Scottish technology company, Smarter Grid Solutions (SGS), says the value of research and development (R&D) projects underpinned by its technology has surpassed £20 million.

The Glasgow-based company, which has offices in New York and California, provides distributed energy resource management system (DERMS) software to energy grid operators.

SGS has been involved in a range of R&D programmes on both sides of the Atlantic, with projects focusing on enabling electrical grid operators to address climate change and meet net-zero carbon emission targets.

One particular project involving SGS’ technology saw the development of smart ‘micro-grids’ that can manage electric supply and demand across cities, rural areas or even individual industrial sites.

In addition to underpinning a range of innovative projects, the firm revealed that it has enabled more than £300 million of investment in clean energy assets.

Bob Currie, chief technology officer and co-founder of SGS, commented: “Decarbonising grids has been at the heart of SGS’ business since the company was founded in 2008 and, during the past decade, we’ve seen an amazing shift in the energy landscape, with consumers and politicians alike now pushing towards net zero.

“The R&D we carry out in partnership with grid operators and fellow technology companies lies at the heart of achieving these goals.”

In Europe, the firm is working closely with UK Power Networks to connect more distributed energy resources (DERs), such as renewable energy devices and batteries to its grid.

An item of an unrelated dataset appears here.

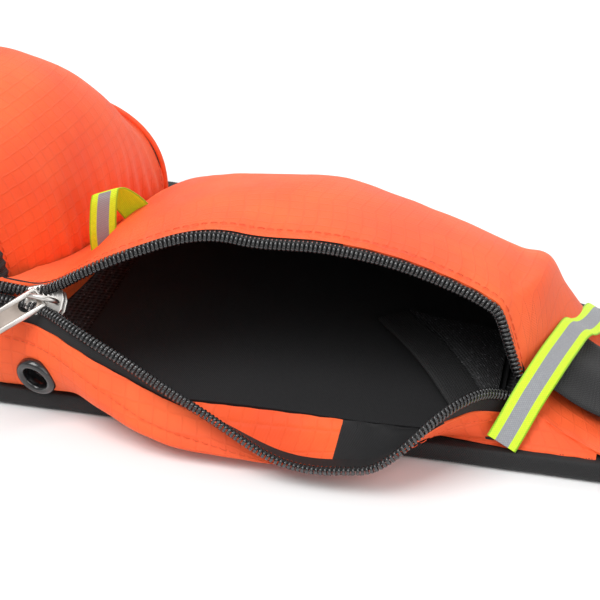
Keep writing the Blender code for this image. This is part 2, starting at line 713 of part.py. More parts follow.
def loop_tab():
    """A loop of reflective tape that stands in the valley beside the bottle pocket."""
    inner = pocket_half(LOOP_BASE_Y) + LOOP_CLEAR
    outer = inner + REFLECT_WIDTH
    far = LOOP_BASE_Y + LOOP_SPREAD
    rows = [[(x, LOOP_BASE_Y, cover_z(x, LOOP_BASE_Y) + 2 * FREE) for x in (inner, outer)]]
    for y, z in ((LOOP_BASE_Y + 0.002, LOOP_TOP - 0.003), (LOOP_BASE_Y + 0.004, LOOP_TOP), (far - 0.007, LOOP_TOP - 0.002)):
        rows.append([(inner, y, z), (outer, y, z)])
    rows.append([(x + LOOP_TWIST, far, cover_z(x + LOOP_TWIST, far) + 2 * FREE) for x in (inner, outer)])
    skin("loop_tab", rows, REFLECT_THICK, "reflective")


def lining():
    """The pouch's lining on the back panel, with a mesh pocket and its elastic edge."""
    low = PAD_TOP + GAP
    near = NEAR_Y + BINDING_WIDTH + 0.002
    outline = [(LINING_START_X, near), (LINING_END_X, near), (LINING_END_X, far_y(LINING_END_X) - 0.018)]
    outline += [(LINING_START_X, far_y(LINING_START_X) - 0.018)]
    prism("lining_right", outline, low, low + LINING_THICK, "lining")
    a, b = Vector(BAND_A), Vector(BAND_B)
    along = (b - a).normalized()
    across = Vector((-along.y, along.x)) * BAND_WIDTH / 2
    band = [tuple(p) for p in (a - across, b - across, b + across, a + across)]
    top = low + LINING_THICK + GAP
    prism("inner_elastic", band, top, top + 2 * LINING_THICK, "webbing")
    edge_a, edge_b = a + across * 1.05, b + across * 1.05
    net = [tuple(edge_b), (MESH_END_X, BAND_B[1]), (MESH_END_X, far_y(MESH_END_X) - 0.022)]
    net += [(BAND_A[0] + 0.014, far_y(BAND_A[0]) - 0.040), tuple(edge_a)]
    prism("inner_mesh", net, top, top + LINING_THICK, "mesh")


# ---- Webbing and buckle ---------------------------------------------------------------------------------------


def web_rows(stations, side):
    """Webbing over (x, underside z) stations, as rows of its upper face."""
    rows = [[(x, WEB_FAR, z + WEB_THICK), (x, WEB_NEAR, z + WEB_THICK)] for x, z in stations]
    return mirror_rows(rows, side)


def webbing(side, word, tail):
    """The webbing's fixed end, its stretch on the wing, and its free end round the buckle's bar."""
    fixed = [(x, web_z(x)) for x in WEB_STATIONS]
    skin("web_end_" + word, mirror_flip(web_rows(fixed, side)), WEB_THICK, "webbing")
    laid = [(x, web_z(x)) for x in np.linspace(HINGE_X + 0.003, WING_TIP_X, 4)]
    skin("web_wing_" + word, mirror_flip(web_rows(laid, side)), WEB_THICK, "webbing")

    start = WING_TIP_X + WEB_FREE_START
    bar = BUCKLE_X + BAR_OUT
    turn = BAR_RADIUS + FREE + WEB_THICK / 2
    lay = WEB_THICK + FREE
    path = [(start, WEB_Z), (BUCKLE_X - 0.010, WEB_Z), (BUCKLE_X, WEB_Z - turn * 0.75)]
    path += arc((bar, WEB_Z), turn, -90, 90, 6)
    path += [(BUCKLE_X, WEB_Z + turn * 0.95), (BUCKLE_X - 0.010, WEB_Z + lay), (BUCKLE_X - tail, WEB_Z + lay)]
    above = mitred(path, WEB_THICK / 2, False)
    below = mitred(path, -WEB_THICK / 2, False)
    rings = []
    for high, low in zip(above, below):
        ring = [(high[0], WEB_NEAR, high[1]), (high[0], WEB_FAR, high[1])]
        ring += [(low[0], WEB_FAR, low[1]), (low[0], WEB_NEAR, low[1])]
        rings.append(mirrored(ring, side))
    loft("web_free_" + word, rings, "webbing", origin=(side * (WING_TIP_X + WEB_PIVOT), WEB_Y, WEB_Z))


def mirror_flip(rows):
    return [row[::-1] for row in rows]


def cross_bar(name, x, side):
    """A round bar along Y that the webbing turns on."""
    outline = arc((side * x, WEB_Z), BAR_RADIUS, 0, 330, 11)
    return prism(name, outline, WEB_Y - BUCKLE_WIDTH / 2 + 0.001, WEB_Y + BUCKLE_WIDTH / 2 - 0.001, "plastic", axis=1)


def span(side, x0, x1):
    return (x0, x1) if side > 0 else (-x1, -x0)


def web_slot(obj, side):
    """Cuts a buckle end open for the webbing, and puts the bar back across it."""
    x0, x1 = span(side, BUCKLE_X - 0.002, BUCKLE_X + WEB_SLOT + 0.0015)
    half = WEB_WIDTH / 2 + 0.001
    tool = block("slot", (x0, WEB_Y - half, -0.01), (x1, WEB_Y + half, 0.03), "plastic")
    combine(obj, tool, "DIFFERENCE")
    combine(obj, cross_bar("bar", BUCKLE_X + BAR_OUT, side), "UNION")


def socket():
    """The buckle's female half, on the left belt end, open outward and at both sides."""
    x0, x1 = span(-1, BUCKLE_X, BUCKLE_X + SOCKET_LENGTH)
    half = BUCKLE_WIDTH / 2
    thick = BUCKLE_THICK / 2
    round_end = 0.004
    outline = [(x0, WEB_Y - half + round_end), (x0, WEB_Y + half - round_end), (x0 + round_end, WEB_Y + half)]
    outline += [(x1 - round_end, WEB_Y + half), (x1, WEB_Y + half - round_end)]
    outline += [(x1, WEB_Y - half + round_end), (x1 - round_end, WEB_Y - half), (x0 + round_end, WEB_Y - half)]
    obj = prism("buckle_socket", outline, WEB_Z - thick, WEB_Z + thick, "plastic")
    inner = half - SOCKET_WALL
    low, high = WEB_Z - thick + SOCKET_WALL, WEB_Z + thick - SOCKET_WALL
    tool = block("cavity", (x0 - 0.001, WEB_Y - inner, low), (x0 + SOCKET_DEPTH, WEB_Y + inner, high), "plastic")
    combine(obj, tool, "DIFFERENCE")
    window = (x0 + 0.011, x0 + SOCKET_DEPTH - 0.004)
    tool = block("windows", (window[0], WEB_Y - 0.04, low + 0.0005), (window[1], WEB_Y + 0.04, high - 0.0005), "plastic")
    combine(obj, tool, "DIFFERENCE")
    web_slot(obj, -1)


def latch():
    """The buckle's male half, on the right belt end: a frame with a tongue, and two springing prongs."""
    half = BUCKLE_WIDTH / 2 - 0.001
    thick = FRAME_THICK / 2
    x0, x1 = BUCKLE_X, BUCKLE_X + FRAME_LENGTH
    outline = [(x0, WEB_Y - half + 0.003), (x0 + 0.003, WEB_Y - half), (x1 - 0.005, WEB_Y - half)]
    outline += [(x1, WEB_Y - half + 0.006), (x1, WEB_Y + half - 0.006), (x1 - 0.005, WEB_Y + half)]
    outline += [(x0 + 0.003, WEB_Y + half), (x0, WEB_Y + half - 0.003)]
    obj = prism("buckle_frame", outline, WEB_Z - thick, WEB_Z + thick, "plastic")
    tongue = TONGUE_WIDTH / 2
    tip = x1 + PRONG_LENGTH * 0.72
    guide = [(x1 - 0.002, WEB_Y - tongue), (tip - 0.004, WEB_Y - tongue), (tip, WEB_Y - tongue + 0.002)]
    guide += [(tip, WEB_Y + tongue - 0.002), (tip - 0.004, WEB_Y + tongue), (x1 - 0.002, WEB_Y + tongue)]
    combine(obj, prism("tongue", guide, WEB_Z - 0.002, WEB_Z + 0.002, "plastic"), "UNION")
    web_slot(obj, 1)
    for sign, word in ((-1, "near"), (1, "far")):
        root_y = half - 0.0125
        pivot = (x1 + PRONG_WIDTH / 2 + GAP, WEB_Y + sign * (root_y + PRONG_WIDTH / 2), WEB_Z)
        reach = x1 + PRONG_LENGTH
        arm = arc((pivot[0], root_y + PRONG_WIDTH / 2), PRONG_WIDTH / 2, 270, 90, 6)
        arm += [(x1 + 0.009, root_y + PRONG_WIDTH), (x1 + 0.012, half - 0.001), (x1 + 0.020, half - 0.001)]
        arm += [(reach, root_y + PRONG_WIDTH + 0.001), (reach, root_y + 0.003), (x1 + 0.018, root_y + 0.002)]
        arm += [(x1 + 0.012, root_y)]
        outline = [(x, WEB_Y + sign * y) for x, y in arm]
        prism("prong_" + word, outline, WEB_Z - PRONG_THICK / 2, WEB_Z + PRONG_THICK / 2, "plastic", origin=pivot)


def keeper():
    """A loop that holds the webbing's tail."""
    inner_low = WEB_Z - WEB_THICK / 2 - FREE
    inner_high = WEB_Z + WEB_THICK * 1.5 + 2 * FREE
    half = WEB_WIDTH / 2 + FREE
    x0, x1 = KEEPER_X - KEEPER_LENGTH / 2, KEEPER_X + KEEPER_LENGTH / 2
    low = (x0, WEB_Y - half - KEEPER_WALL, inner_low - KEEPER_WALL)
    high = (x1, WEB_Y + half + KEEPER_WALL, inner_high + KEEPER_WALL)
    obj = block("keeper", low, high, "plastic", origin=(KEEPER_X, WEB_Y, WEB_Z))
    tool = block("hole", (x0 - 0.01, WEB_Y - half, inner_low), (x1 + 0.01, WEB_Y + half, inner_high), "plastic")
    combine(obj, tool, "DIFFERENCE")


def main():
    for obj in list(bpy.data.objects):
        bpy.data.objects.remove(obj)
    back_panel()
    for side, word in ((1, "right"), (-1, "left")):
        wing(side, word)
        reflective_tape(side, word)
        webbing(side, word, TAIL if side > 0 else TAIL_LEFT)
    bottle_pocket()
    eyelet("right", 1, right_pouch())
    eyelet("left", -1, left_pouch())
    for side, word, x in ((1, "right", ZIP_IN.x), (-1, "left", ZIP_OUT.x - SLIDER_END)):
        slider(side, word, x)
        pull(side, word, x)
    loop_tab()
    lining()
    socket()
    latch()
    keeper()


main()
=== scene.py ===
import json
import math

import bmesh
import bpy
import numpy as np
from mathutils import Matrix, Vector, noise


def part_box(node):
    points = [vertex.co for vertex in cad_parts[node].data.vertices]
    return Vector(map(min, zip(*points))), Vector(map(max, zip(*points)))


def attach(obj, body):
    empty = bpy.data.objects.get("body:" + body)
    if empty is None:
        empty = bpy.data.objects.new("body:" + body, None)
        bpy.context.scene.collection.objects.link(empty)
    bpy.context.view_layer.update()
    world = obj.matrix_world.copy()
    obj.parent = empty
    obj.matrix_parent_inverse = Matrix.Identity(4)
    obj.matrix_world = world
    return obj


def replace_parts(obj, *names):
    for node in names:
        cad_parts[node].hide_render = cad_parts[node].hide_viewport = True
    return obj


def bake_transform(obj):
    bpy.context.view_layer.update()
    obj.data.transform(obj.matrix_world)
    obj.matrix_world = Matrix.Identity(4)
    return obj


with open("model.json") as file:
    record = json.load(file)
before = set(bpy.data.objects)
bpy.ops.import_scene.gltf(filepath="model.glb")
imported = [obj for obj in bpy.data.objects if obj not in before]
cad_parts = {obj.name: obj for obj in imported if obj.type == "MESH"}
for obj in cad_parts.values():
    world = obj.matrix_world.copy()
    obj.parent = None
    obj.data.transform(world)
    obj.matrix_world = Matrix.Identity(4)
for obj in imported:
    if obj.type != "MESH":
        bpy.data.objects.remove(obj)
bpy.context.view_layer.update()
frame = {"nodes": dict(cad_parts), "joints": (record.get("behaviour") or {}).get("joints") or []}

joints = {j["name"]: j for j in frame["joints"]}
bothSides = ((1, "right"), (-1, "left"))


# ---- values and shapes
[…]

It has also partnered with SP Energy Networks on electric vehicle smart charging and a project that will allow more DERs to be connected to existing network infrastructure, which in the long-term will avoid more costly grid upgrades.


Currie added: “Progress is already being made to decarbonise our power grids, but the real victories will come when our heat and transport networks are also electrified to remove or minimise carbon dioxide emissions.

“That means connecting cars, vans and other EVs to the grid so they can be recharged, and also heating and cooling our homes, businesses and factories using electricity instead of gas, oil or other polluting fuels.”

Smarter Grid Solutions has a number of upcoming R&D projects on the horizon, including work to integrate electric heating and alternative fuels such as green hydrogen into the grid.